3. Moving backward from T-1 to 0: for paths where immediate exercise has positive value, regress the discounted future continuation value against polynomial basis functions of the current price.
4. At each step, exercise if the immediate value exceeds the fitted continuation value.
5. The optimal stopping time for each path is recorded, and the policy is the set of regression coefficients.
For prediction markets, the "exercise value" is the profit from closing the position (current\_price - entry\_price - transaction\_cost).
A fixed take-profit threshold ignores the time dimension. Early in a market's life, a position at 0.60 (entered at 0.50) might be worth holding because there is time for further appreciation. Near expiry, the same position should be exited because the remaining optionality is small. The Longstaff-Schwartz approach produces a time-varying threshold that accounts for this.
The regression uses polynomial basis functions of the current price: 1, S, S^2, S^3, and so on.
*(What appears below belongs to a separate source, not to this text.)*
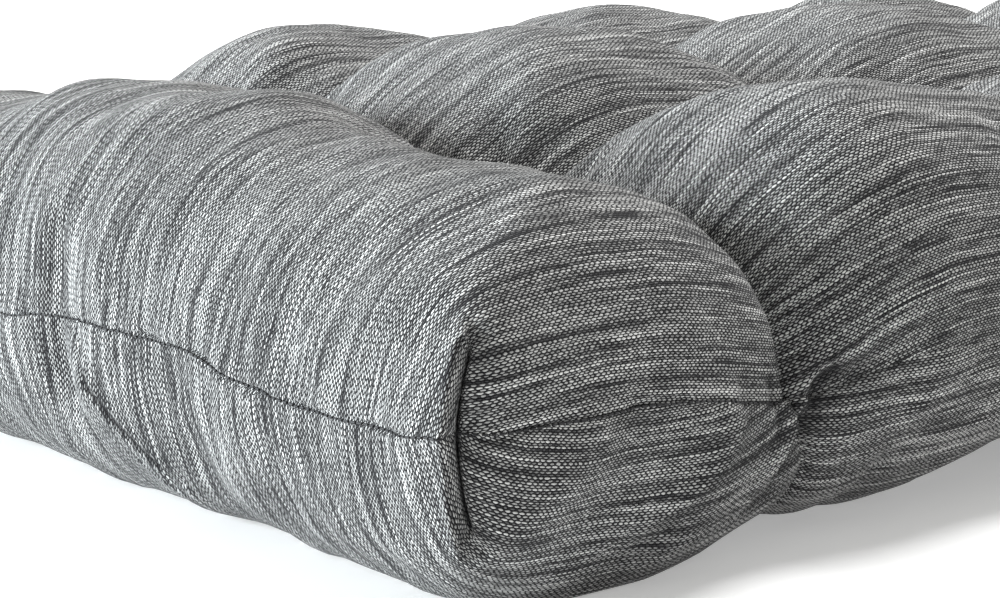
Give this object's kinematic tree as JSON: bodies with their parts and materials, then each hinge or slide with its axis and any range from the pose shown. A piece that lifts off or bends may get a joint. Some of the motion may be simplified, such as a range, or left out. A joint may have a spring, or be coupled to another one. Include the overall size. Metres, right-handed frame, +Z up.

A degree of 3 is usually sufficient. Higher degrees can overfit to Monte Carlo noise. The Rust implementation uses Householder QR decomposition for numerically stable least-squares regression.
The quality of the stopping policy depends on the accuracy of the volatility estimate and the number of simulated paths. Use at least 5000 paths for reliable results. Recompute the policy periodically as market conditions change (the `recompute_every` parameter in the pipeline handles this automatically).